Goal:
Restate, word for word, all of the material shown below.

Available data:
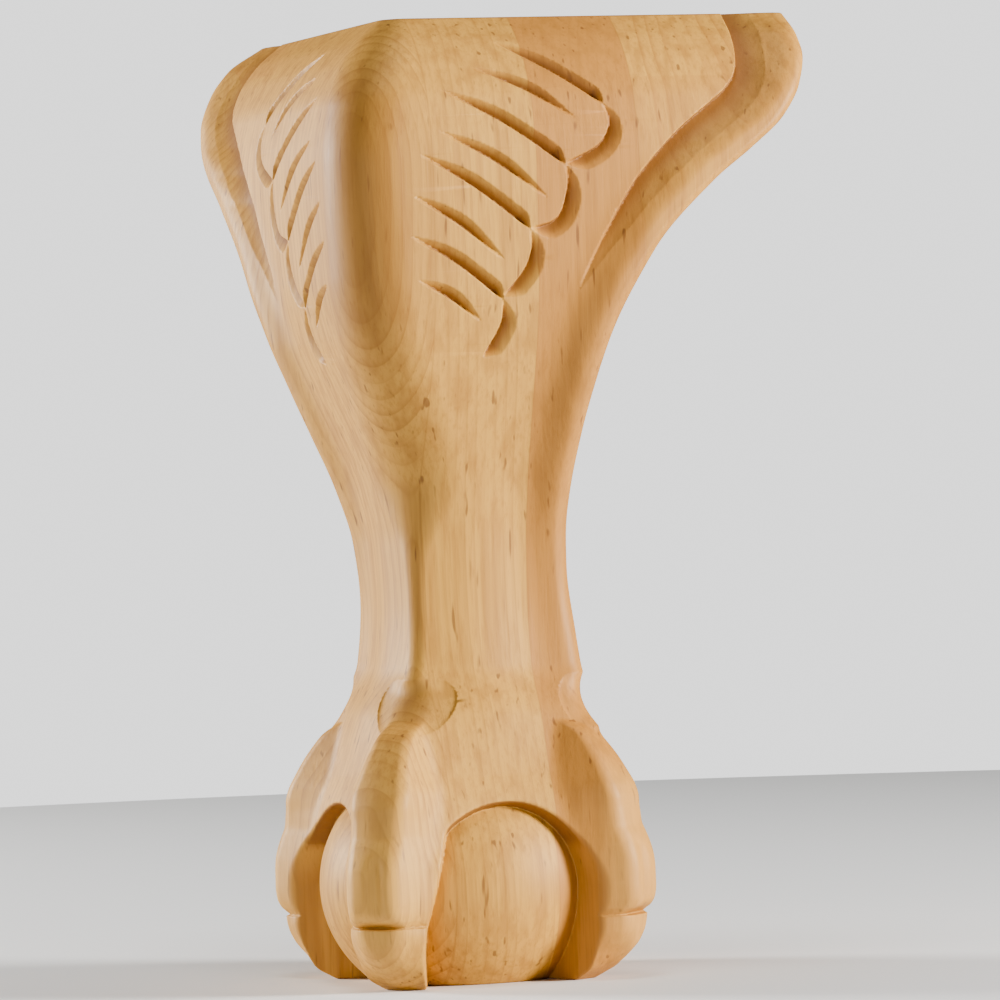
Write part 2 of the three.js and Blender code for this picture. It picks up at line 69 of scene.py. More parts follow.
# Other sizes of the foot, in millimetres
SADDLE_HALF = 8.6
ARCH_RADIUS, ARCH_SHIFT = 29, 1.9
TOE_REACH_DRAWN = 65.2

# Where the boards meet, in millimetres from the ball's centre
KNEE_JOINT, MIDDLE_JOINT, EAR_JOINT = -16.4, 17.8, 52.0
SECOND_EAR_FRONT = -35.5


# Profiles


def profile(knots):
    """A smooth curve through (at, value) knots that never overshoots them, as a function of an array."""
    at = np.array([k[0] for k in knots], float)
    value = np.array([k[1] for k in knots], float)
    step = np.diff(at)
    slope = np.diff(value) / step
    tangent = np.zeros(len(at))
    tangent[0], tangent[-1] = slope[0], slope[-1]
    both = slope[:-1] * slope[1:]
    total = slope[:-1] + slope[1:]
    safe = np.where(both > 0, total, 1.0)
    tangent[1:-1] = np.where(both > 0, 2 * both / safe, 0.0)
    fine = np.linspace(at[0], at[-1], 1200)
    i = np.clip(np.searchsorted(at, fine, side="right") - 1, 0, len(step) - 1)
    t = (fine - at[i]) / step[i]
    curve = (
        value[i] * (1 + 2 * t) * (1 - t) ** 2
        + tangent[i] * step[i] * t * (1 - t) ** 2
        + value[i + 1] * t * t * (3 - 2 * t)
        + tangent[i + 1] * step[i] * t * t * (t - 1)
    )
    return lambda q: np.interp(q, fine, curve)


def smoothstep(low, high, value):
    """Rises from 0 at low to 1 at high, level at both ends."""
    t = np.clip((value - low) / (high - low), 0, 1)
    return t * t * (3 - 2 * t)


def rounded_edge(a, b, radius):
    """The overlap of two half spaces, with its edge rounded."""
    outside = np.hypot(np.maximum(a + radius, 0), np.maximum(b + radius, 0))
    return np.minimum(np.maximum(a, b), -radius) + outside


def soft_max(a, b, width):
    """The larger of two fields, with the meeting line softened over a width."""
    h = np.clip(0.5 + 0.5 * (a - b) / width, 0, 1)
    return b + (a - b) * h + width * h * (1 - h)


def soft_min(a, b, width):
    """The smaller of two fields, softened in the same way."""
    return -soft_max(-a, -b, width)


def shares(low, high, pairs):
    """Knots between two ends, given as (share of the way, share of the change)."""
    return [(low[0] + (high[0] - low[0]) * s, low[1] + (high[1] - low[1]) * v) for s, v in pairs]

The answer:
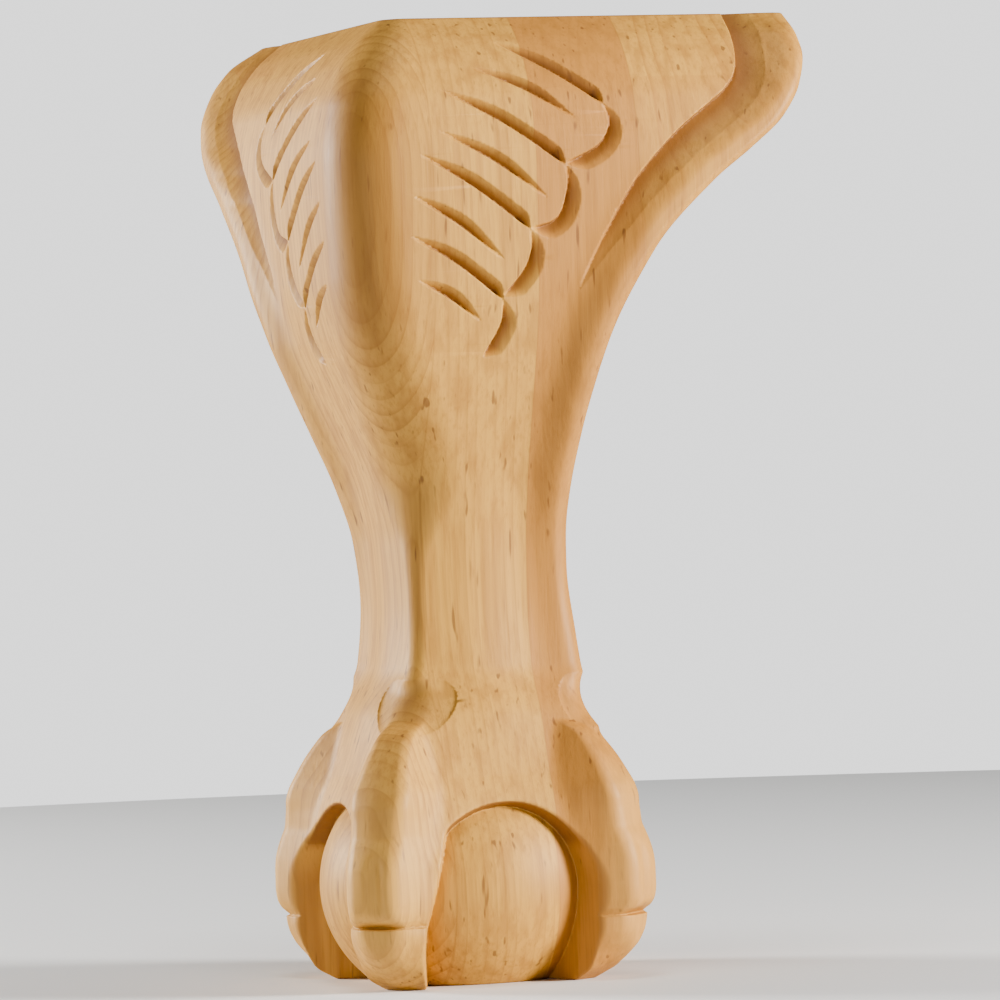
Write part 2 of the three.js and Blender code for this picture. It picks up at line 69 of scene.py. More parts follow.
# Other sizes of the foot, in millimetres
SADDLE_HALF = 8.6
ARCH_RADIUS, ARCH_SHIFT = 29, 1.9
TOE_REACH_DRAWN = 65.2

# Where the boards meet, in millimetres from the ball's centre
KNEE_JOINT, MIDDLE_JOINT, EAR_JOINT = -16.4, 17.8, 52.0
SECOND_EAR_FRONT = -35.5


# Profiles


def profile(knots):
    """A smooth curve through (at, value) knots that never overshoots them, as a function of an array."""
    at = np.array([k[0] for k in knots], float)
    value = np.array([k[1] for k in knots], float)
    step = np.diff(at)
    slope = np.diff(value) / step
    tangent = np.zeros(len(at))
    tangent[0], tangent[-1] = slope[0], slope[-1]
    both = slope[:-1] * slope[1:]
    total = slope[:-1] + slope[1:]
    safe = np.where(both > 0, total, 1.0)
    tangent[1:-1] = np.where(both > 0, 2 * both / safe, 0.0)
    fine = np.linspace(at[0], at[-1], 1200)
    i = np.clip(np.searchsorted(at, fine, side="right") - 1, 0, len(step) - 1)
    t = (fine - at[i]) / step[i]
    curve = (
        value[i] * (1 + 2 * t) * (1 - t) ** 2
        + tangent[i] * step[i] * t * (1 - t) ** 2
        + value[i + 1] * t * t * (3 - 2 * t)
        + tangent[i + 1] * step[i] * t * t * (t - 1)
    )
    return lambda q: np.interp(q, fine, curve)


def smoothstep(low, high, value):
    """Rises from 0 at low to 1 at high, level at both ends."""
    t = np.clip((value - low) / (high - low), 0, 1)
    return t * t * (3 - 2 * t)


def rounded_edge(a, b, radius):
    """The overlap of two half spaces, with its edge rounded."""
    outside = np.hypot(np.maximum(a + radius, 0), np.maximum(b + radius, 0))
    return np.minimum(np.maximum(a, b), -radius) + outside


def soft_max(a, b, width):
    """The larger of two fields, with the meeting line softened over a width."""
    h = np.clip(0.5 + 0.5 * (a - b) / width, 0, 1)
    return b + (a - b) * h + width * h * (1 - h)


def soft_min(a, b, width):
    """The smaller of two fields, softened in the same way."""
    return -soft_max(-a, -b, width)


def shares(low, high, pairs):
    """Knots between two ends, given as (share of the way, share of the change)."""
    return [(low[0] + (high[0] - low[0]) * s, low[1] + (high[1] - low[1]) * v) for s, v in pairs]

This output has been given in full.